A CORK woman whose brother died after taking a synthetic drug says plans for a Citizens Assembly on drugs is a monumental task which must be adequately resourced.
The Fianna Fáil, Fine Gael, Green Party Programme for Government promises to set up a ‘Citizens Assembly’ on drugs to come up with ways to tackle the increase in drug addiction and abuse in society.
Alex Ryan, aged 18, from Millstreet died after consuming the synthetic drug, N-bomb, at a party in Cork city in January 2016.
His sister Nicole has since set up a drug awareness programme in his memory, aimed at educating young people about the dangers of drugs, called Alex’s Adventure.
She is concerned that convening a Citizens Assembly to consider matters relating to drug use is both vague and vast.
“It is a very vague statement and there are a lot of things to consider,” she said.
She believes education around drugs is key to helping the next generation understand the dangers of substance use.

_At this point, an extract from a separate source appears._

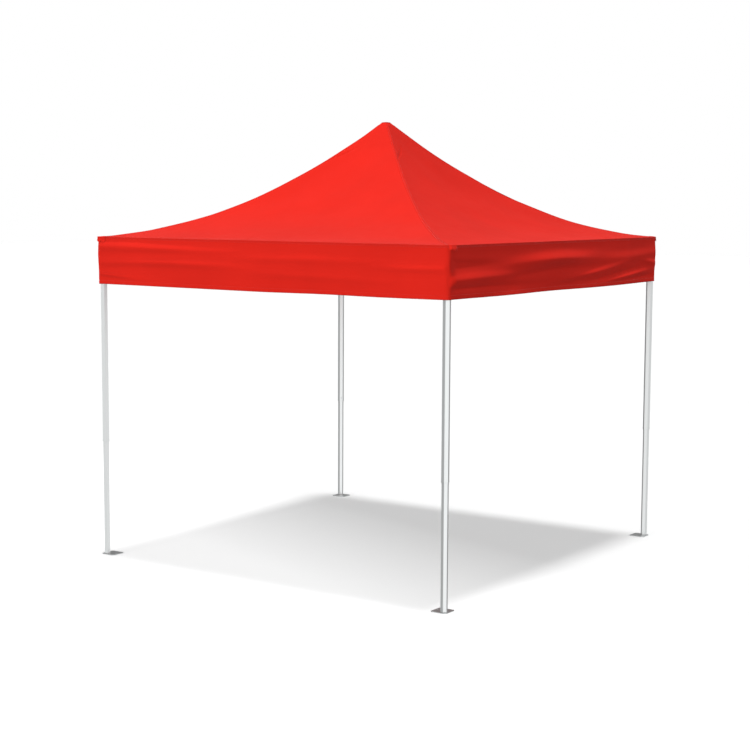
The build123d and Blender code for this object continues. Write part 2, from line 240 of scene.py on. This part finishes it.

“This is a fantastic idea but there will have to be proper care and planning involved. The work that will have to go into this is huge and who will be able to undertake it?”
Independent Cork city councillor Mick Finn is a youth worker with the Cork Education and Training Board and a member of the Cork Local Drug and Alcohol Task Force. He says his work in schools and as a city councillor has made him realise the devastation caused by drug misuse in communities.
“A Citizens Assembly looking at the drugs issue is a great idea as many of those making policy decisions in government are far removed from frontline reality...but the makeup of the Assembly must reflect all in society.
“We need to look at dealing with those most seriously addicted to hard drugs in a medical rather than criminal fashion. Such a strategy has worked elsewhere and we have great examples in our own community of former addicts who have triumphed over drug use with the right treatment plans.”
He believes the issue of injecting centres for heroin addicts must be looked at as a way of getting them into recovery.
“Putting them in jail is hardly the right approach. But we need a parallel increasing of Garda powers to hit known suppliers — big and small — without huge burdens of evidence being thrown in their way,” he said.
He also highlighted a need to roll out programmes in schools.
The Irish Council of Civil Liberties, headed up by Corkman Liam Herrick, has also welcomed the proposal in the Programme for Government.
“Overall we think it’s a very positive step and we will certainly be engaging with the Citizens Assembly. Our view is that drug policy should be led by evidence and grounded in human rights.”
Labour local area representative in Cork, Peter Horgan, said: “The Labour Party position is to welcome this move towards a Citizens Assembly on drug policy but it does need to move at a faster pace and be implemented.
"My personal view is that I would like to see matters like this dealt with in a faster manner to deal with the issue of drug abuse.
"Not everything that goes to the Citizens Assembly gets resolved and there was a citizens assembly elected (the Dáil) in February to handle these issues. That’s my personal viewpoint on it.”